Alignment methods (Part 3: paper discussion)
Previous class check-up
- We studied the algorithms for multiple sequence alignment: Needleman-Wunsch, progresive alignment and improvements
Learning objectives
At the end of today’s session, you will be able to
- highlight the main differences among MSA methods
Pre-class work
Project checklist: heavy HW on your data starting now
- Until now:
- Created your project github repo
- Added the link to the
class-repos.md
via pull request - Added me as collaborator on your github repo
- Data chosen and added 1 slide about it to the shared google slides (link in canvas)

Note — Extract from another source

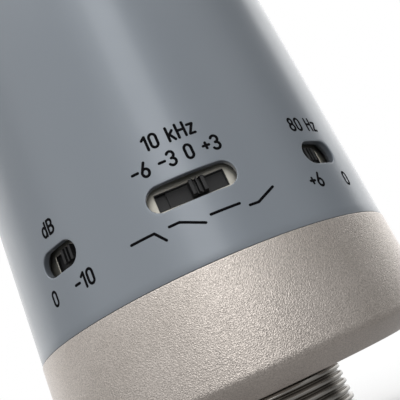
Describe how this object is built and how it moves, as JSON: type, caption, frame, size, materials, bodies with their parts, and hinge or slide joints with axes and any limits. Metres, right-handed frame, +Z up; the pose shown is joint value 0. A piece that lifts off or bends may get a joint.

- Don’t wait on your data: you can use public data because you will be creating scripts to use later on the “real” data
- Added a description about your data in your
notebook-log.md
(or similar reproducible script) in your github repo and pushed - QC on your data if needed: not perfect/complete, but at least a plan pushed to your github repo
- Next item:
- Alignment work pushed to your github repo
Expectations as we move forward to heavy HW on your data
- You will be working on your data at home:
- Troubleshooting with different data formats
- Troubleshooting with software installation for your operating system
- Actively ask questions!
- Slack
- Office hours
Alignment software: ClustalW, MUSCLE, T-Coffee
Progressive alignment: ClustalW
- Compute rooted binary tree (guide tree) from pairwise distances
- Build MSA from the bottom (leaves) up (root)
Figure 9.9 in Warnow (2018) Computational phylogenetics
Iterative refinement: MUSCLE
Consistency-based scoring: T-Coffee
In-class paper discussion
Objective: Understand the main algorithms, assumptions and limitations of three widely used MSA software.
Instructions:
- Separate group discussions (25 minutes): Students will discuss with their respective groups and prepare a 10-minute presentation for the whole class. Use these google slides:
-
Group presentations (30 minutes total; 10 minutes per group): Each group will summarize their discussion in a 10-minute presentation to the class.
- Class summary of the three software (10 minutes)